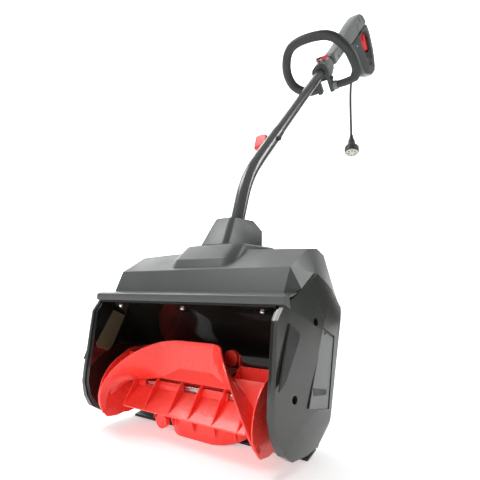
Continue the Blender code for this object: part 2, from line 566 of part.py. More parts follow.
# switch behind the trigger
finish("switch_body", prism_tube([(521, -52), (533, -55), (531.5, -108), (520, -108)], -7.8, 7.8), DARK)
TRIG_S, TRIG_N = 508.0, -54.0
pt = on_tube(0, TRIG_S, TRIG_N)
trig = [(504, -49), (512, -49), (517, -56), (516, -84), (509, -108), (499, -110), (489, -100), (487, -84), (492, -64)]
trigger = finish("trigger", prism_tube(trig, -7.0, 7.0), RED, origin=pt)
cut(trigger, about_x(pt, [(-20, 2.3), (20, 2.3)], 10))
finish("trigger_pin", about_x(pt, [(-8.0, 1.9), (8.0, 1.9)], 10), STEEL)
# lock-off button in the top cover's rear end
LOCK_N = -6.0
pl = on_tube(0, 510, LOCK_N)
cut(top_cover, loft([[on_tube(x, s, n) for x, n in ((-6.4, LOCK_N - 7.4), (6.4, LOCK_N - 7.4), (6.4, LOCK_N + 5.4), (-6.4, LOCK_N + 5.4))] for s in (500, 560)]))
finish("lock_button", loft([[on_tube(x, s, n) for x, n in ((-6 + c, LOCK_N - 7 + c), (6 - c, LOCK_N - 7 + c), (6 - c, LOCK_N + 5 - c), (-6 + c, LOCK_N + 5 - c))]
                            for s, c in ((506, 0), (529, 0), (532.5, 1.6))]), RED, origin=pl)
for i, (ss, nn) in enumerate(((340, -44), (486, -176))):
    p = on_tube(0, ss, nn)
    for tag in ("left", "right"):
        cut(bpy.data.objects["grip_shell_" + tag], about_x(p, [(-30, 1.9), (30, 1.9)], 10))
    finish("grip_screw_%d" % (i + 1), about_x(p, [(-14, 1.5), (20.4, 1.5), (20.4, 3.0), (22.0, 2.4)], 10), STEEL)

# ------------------------------------------------------------------ cord, strain relief and plug
finish("strain_relief", loft([[on_tube(x, s, -128 + n) for x, n in circle(r, 16)]
                              for s, r in ((369, 7.9), (345, 7.9), (336, 7.7), (318, 5.2))]), RUBBER)
exit_p = Vector(TUBE_T) + S_DIR * 317.6 + N_DIR * -128
PLUG_TOP = Vector((0.0, 826.5, 527.0))
route = [exit_p, exit_p - S_DIR * 14, exit_p - S_DIR * 30, Vector((0, 849.5, 738.0)), Vector((0, 838.5, 708.0)), Vector((0, 832.0, 676.0)),
         Vector((0, 828.5, 640.0)), Vector((0, 827.0, 600.0)), Vector((0, 826.5, 562.0)), PLUG_TOP]
cpts = smooth_path([at(*p) for p in route], 3)
cu = bpy.data.curves.new("cord", "CURVE")
cu.dimensions = "3D"
sp = cu.splines.new("POLY")
sp.points.add(len(cpts) - 1)
for q, p in zip(sp.points, cpts):
    q.co = (p.x, p.y, p.z, 1.0)
cu.bevel_depth = CORD_D * 0.0005
cu.bevel_resolution = 2
cu.use_fill_caps = True
cord = bpy.data.objects.new("cord", cu)
bpy.context.scene.collection.objects.link(cord)
cu.materials.append(material("cord_mat", *RUBBER[1:]))

PT = at(*PLUG_TOP)
dn = Vector((0.0968, -0.276, -0.9563)).normalized()
body = [(1.8, 5.4), (12, 6.4), (19, 7.6), (20.4, 9.0), (27, 11.0), (34, 12.0), (42, 13.5), (47, 20.0), (52, 22.5), (68, 23.0), (70.5, 22.0)]
plug = finish("plug_body", turned(PT, dn, body, 24), DARK)
face = finish("plug_face", turned(PT, dn, [(70.9, 20.8), (73.4, 20.6)], 24), IVORY)
# eight radial slots in the face round a solid middle
side = dn.cross(Vector((1, 0, 0))).normalized()
other = dn.cross(side)
for k in range(8):
    a = 2 * math.pi * (k + 0.5) / 8
    u, v = side * math.cos(a) + other * math.sin(a), other * math.cos(a) - side * math.sin(a)
    cut(face, loft([[PT + dn * d + (u * r + v * w) * 0.001 for r, w in ((8.5, -1.2), (16.5, -2.2), (16.5, 2.2), (8.5, 1.2))] for d in (0.0722, 0.0750)]))
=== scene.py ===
import math
import bpy
import bmesh
from mathutils import Vector, Matrix


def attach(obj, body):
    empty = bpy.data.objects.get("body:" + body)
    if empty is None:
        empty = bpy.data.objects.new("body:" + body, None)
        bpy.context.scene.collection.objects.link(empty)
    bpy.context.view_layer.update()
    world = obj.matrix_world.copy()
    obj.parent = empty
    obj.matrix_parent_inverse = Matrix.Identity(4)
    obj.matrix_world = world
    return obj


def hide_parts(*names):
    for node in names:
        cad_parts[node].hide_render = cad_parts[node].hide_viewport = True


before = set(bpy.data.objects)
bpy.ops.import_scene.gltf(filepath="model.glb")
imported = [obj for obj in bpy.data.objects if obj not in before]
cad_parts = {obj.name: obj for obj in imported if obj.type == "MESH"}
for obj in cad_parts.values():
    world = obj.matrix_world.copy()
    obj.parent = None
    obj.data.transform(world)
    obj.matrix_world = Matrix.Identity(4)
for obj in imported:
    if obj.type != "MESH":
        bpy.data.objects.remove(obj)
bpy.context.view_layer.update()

# ------------------------------------------------------------------ frame numbers, as in the part (mm)
FLOOR_DROP, ORIGIN_Y = 223.0, 522.2
PLATE_X, COVER_X0, COVER_X1 = 182.0, 186.0, 208.0
AUGER_Y, AUGER_Z, AUGER_R = 53.0, -145.0, 77.0
TUBE_ANGLE = math.radians(45.6)
TUBE_T = (0.0, 587.0, 640.0)
S_DIR = Vector((0.0, math.cos(TUBE_ANGLE), math.sin(TUBE_ANGLE)))
N_DIR = Vector((0.0, -math.sin(TUBE_ANGLE), math.cos(TUBE_ANGLE)))
SIDE = [(3, -1), (47, 18), (89, 42), (155, 12), (190, -24), (184, -62), (168, -100), (152, -142),
        (136, -177), (100, -196), (56, -203), (15, -199), (-8, -185), (-20, -165), (-26, -140),
        (-24, -114), (-20, -88), (-16, -52), (-12, -20)]


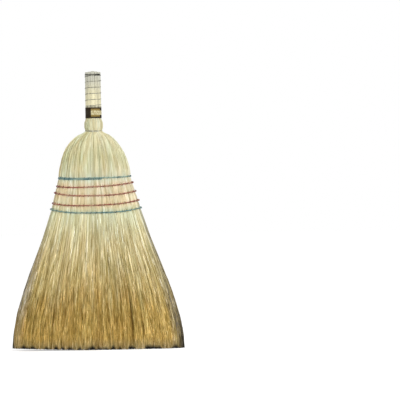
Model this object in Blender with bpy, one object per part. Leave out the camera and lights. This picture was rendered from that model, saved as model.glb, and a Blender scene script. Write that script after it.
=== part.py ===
"""Handleless sorghum broom: a grip of wired stalks, a round neck, and a flat fan sewn in five rows.

Units are metres. +Z is up and the front faces -Y. The broom stands on its trimmed tips, which are at
height 0, and its middle is on the Z axis. Every stalk, every brush of fibre, each length of wire or
twine, and the paper label is its own object.
"""

import functools
import math
import random
from dataclasses import dataclass

import bmesh
import bpy
from mathutils import Vector

# Lengths along the broom
FIBRE_LENGTH = 0.455  # trimmed tips to the middle of the neck wire
KNOT_LENGTH = 0.027  # neck wire to the lower edge of the label
LABEL_HEIGHT = 0.022
GRIP_LENGTH = 0.076  # label to the cut ends of the stalks
STALK_REACH = 0.008  # how far the inner stalks run on below the neck wire
BACKING_TAIL = 0.015  # packed fibre below the last row of sewing

# Stalks of the grip
STALK_DIAMETER = 0.00675
INNER_STALKS = 6
OUTER_STALKS = 2 * INNER_STALKS  # two for each inner one, so that they nest between them
STALK_SIDES = 10
END_CHAMFER = 0.0012
END_STEP = 0.0012  # each ring of stalks is cut this much shorter than the one inside it

# Swelling of the knot and the neck over the stalk bundle
KNOT_SWELL = 0.0026
KNOT_ROUNDNESS = 0.5  # 1 is a sine; less swells out sooner at both ends
KNOT_CUTS = (0.86, 0.5, 0.16)  # up the knot, from the neck wire to the label
NECK_SWELL = 0.0006

# Fan, as full widths and thicknesses
SHOULDER_WIDTH = 0.152  # at the first row of sewing
SEWN_WIDTH = 0.191  # at the last row of sewing
SWEEP_WIDTH = 0.362  # at the trimmed tips
SEWN_THICKNESS = 0.050
SWEEP_THICKNESS = 0.072
FAN_SQUARENESS = 2.8  # exponent of the flat oval; 2 is an ellipse
CORE_SQUARENESS = 4.0
DOME_SPRING = 0.55  # under 1, the dome springs out sharply below the neck
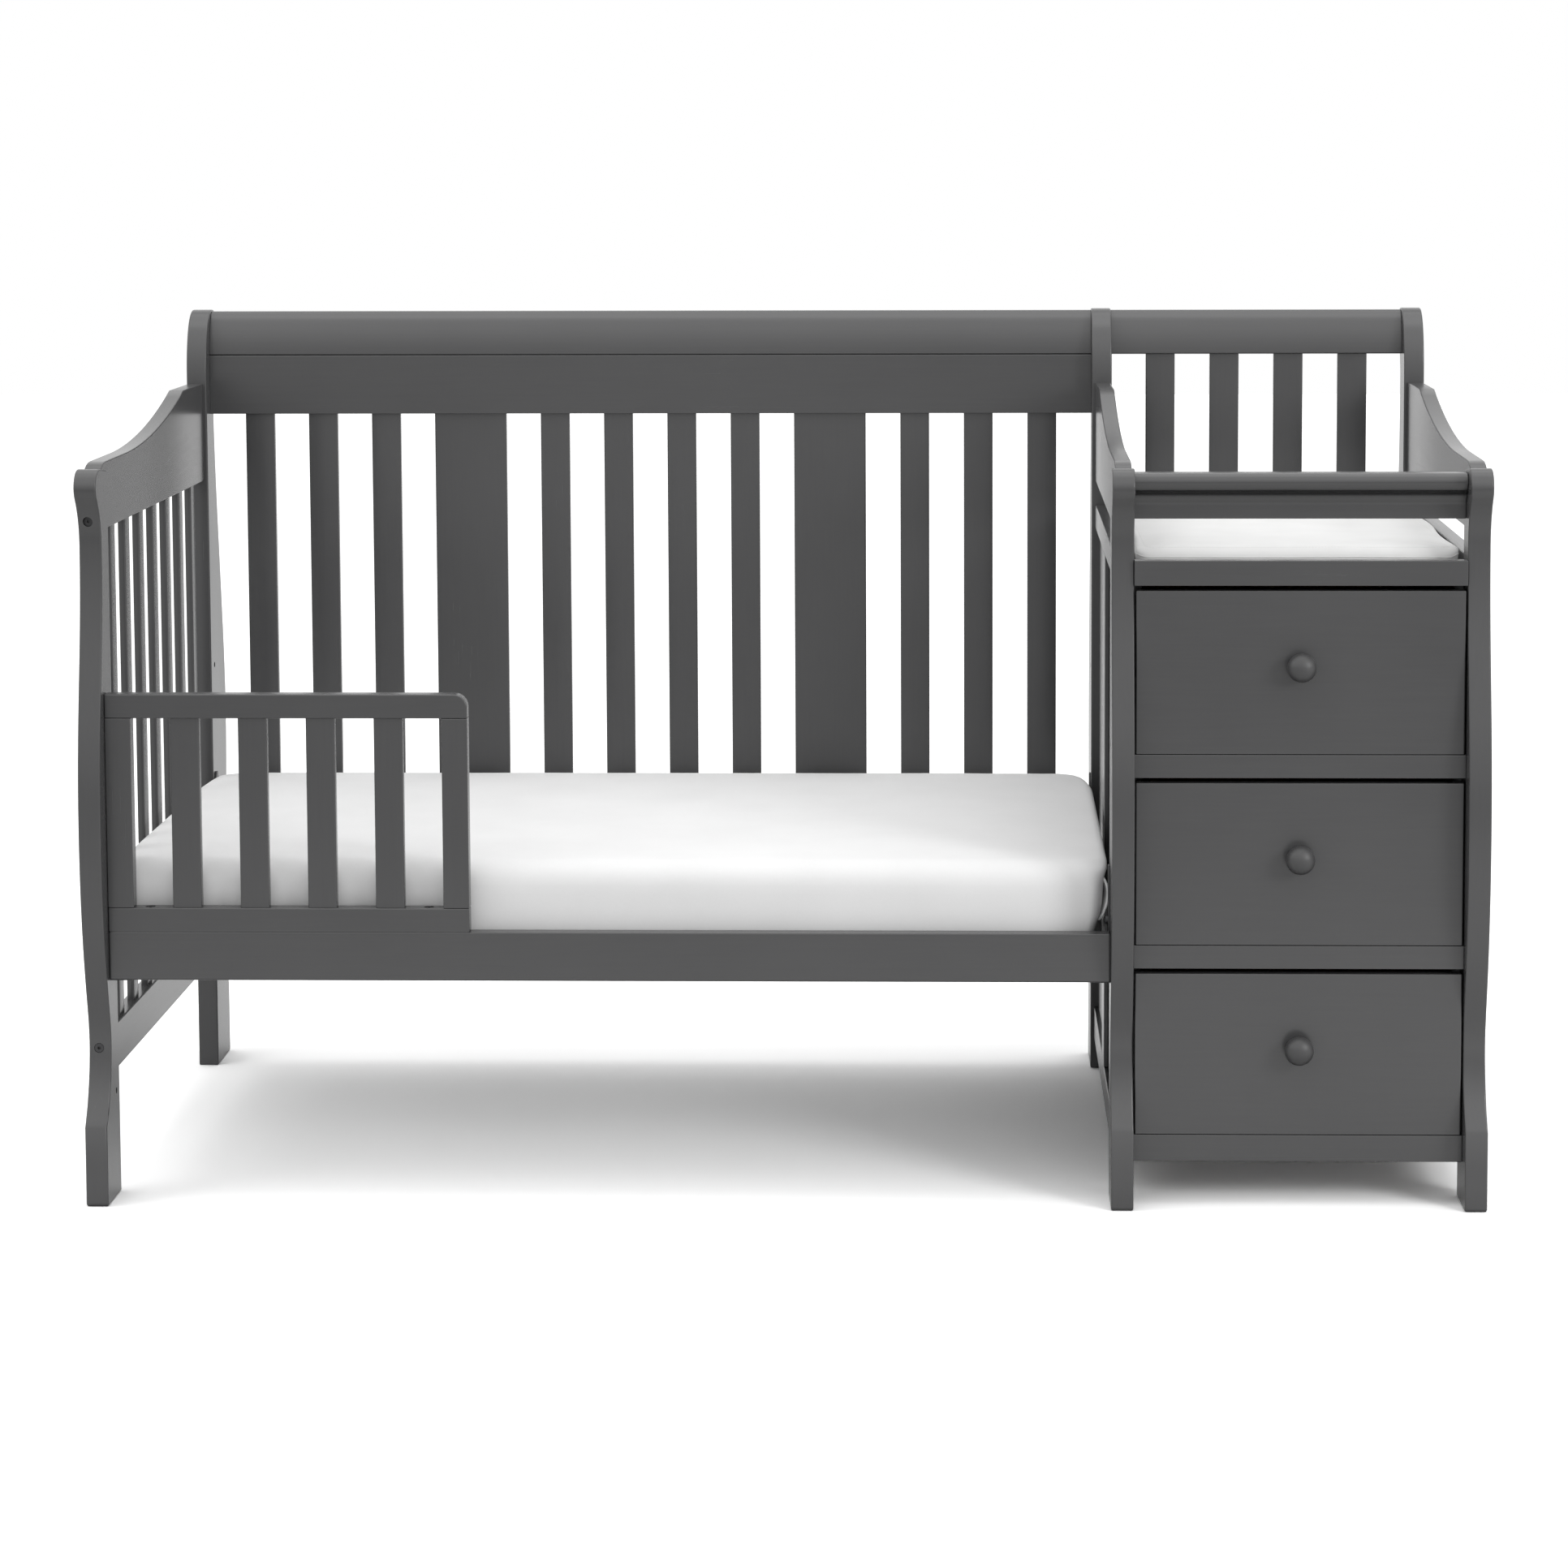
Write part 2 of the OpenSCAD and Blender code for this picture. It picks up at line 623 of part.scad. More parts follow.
module guard_top_rail() paint()
    translate([guard_x, front_y + guard_t, stabiliser_top + guard_h - guard_rail_h])
        rotate([90, 0, 0])
            linear_extrude(guard_t) union() {
                square([guard_w - guard_corner_r, guard_rail_h]);
                square([guard_w, guard_rail_h - guard_corner_r]);
                intersection() {
                    translate([guard_w - guard_corner_r, guard_rail_h - guard_corner_r])
                        circle(guard_corner_r);
                    square([guard_w, guard_rail_h]);
                }
            }

module guard_bottom_rail() paint() difference() {
    board(guard_x, front_y, stabiliser_top, guard_w, guard_t, guard_rail_h);
    for (x = guard_bolt_x)
        translate([x, front_y + guard_t / 2, stabiliser_top - 1]) {
            cylinder(d = bolt_d + 1, h = guard_rail_h + 2);
            translate([0, 0, guard_rail_h + 1 - guard_bolt_sink])
                cylinder(d = bolt_head_d + 1, h = guard_bolt_sink + 1);
        }
}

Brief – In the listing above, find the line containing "PT = at(*PLUG_TOP)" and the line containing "bpy.data.objects.remove(obj)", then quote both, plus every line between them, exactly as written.

Correct output –
PT = at(*PLUG_TOP)
dn = Vector((0.0968, -0.276, -0.9563)).normalized()
body = [(1.8, 5.4), (12, 6.4), (19, 7.6), (20.4, 9.0), (27, 11.0), (34, 12.0), (42, 13.5), (47, 20.0), (52, 22.5), (68, 23.0), (70.5, 22.0)]
plug = finish("plug_body", turned(PT, dn, body, 24), DARK)
face = finish("plug_face", turned(PT, dn, [(70.9, 20.8), (73.4, 20.6)], 24), IVORY)
# eight radial slots in the face round a solid middle
side = dn.cross(Vector((1, 0, 0))).normalized()
other = dn.cross(side)
for k in range(8):
    a = 2 * math.pi * (k + 0.5) / 8
    u, v = side * math.cos(a) + other * math.sin(a), other * math.cos(a) - side * math.sin(a)
    cut(face, loft([[PT + dn * d + (u * r + v * w) * 0.001 for r, w in ((8.5, -1.2), (16.5, -2.2), (16.5, 2.2), (8.5, 1.2))] for d in (0.0722, 0.0750)]))
=== scene.py ===
import math
import bpy
import bmesh
from mathutils import Vector, Matrix


def attach(obj, body):
    empty = bpy.data.objects.get("body:" + body)
    if empty is None:
        empty = bpy.data.objects.new("body:" + body, None)
        bpy.context.scene.collection.objects.link(empty)
    bpy.context.view_layer.update()
    world = obj.matrix_world.copy()
    obj.parent = empty
    obj.matrix_parent_inverse = Matrix.Identity(4)
    obj.matrix_world = world
    return obj


def hide_parts(*names):
    for node in names:
        cad_parts[node].hide_render = cad_parts[node].hide_viewport = True


before = set(bpy.data.objects)
bpy.ops.import_scene.gltf(filepath="model.glb")
imported = [obj for obj in bpy.data.objects if obj not in before]
cad_parts = {obj.name: obj for obj in imported if obj.type == "MESH"}
for obj in cad_parts.values():
    world = obj.matrix_world.copy()
    obj.parent = None
    obj.data.transform(world)
    obj.matrix_world = Matrix.Identity(4)
for obj in imported:
    if obj.type != "MESH":
        bpy.data.objects.remove(obj)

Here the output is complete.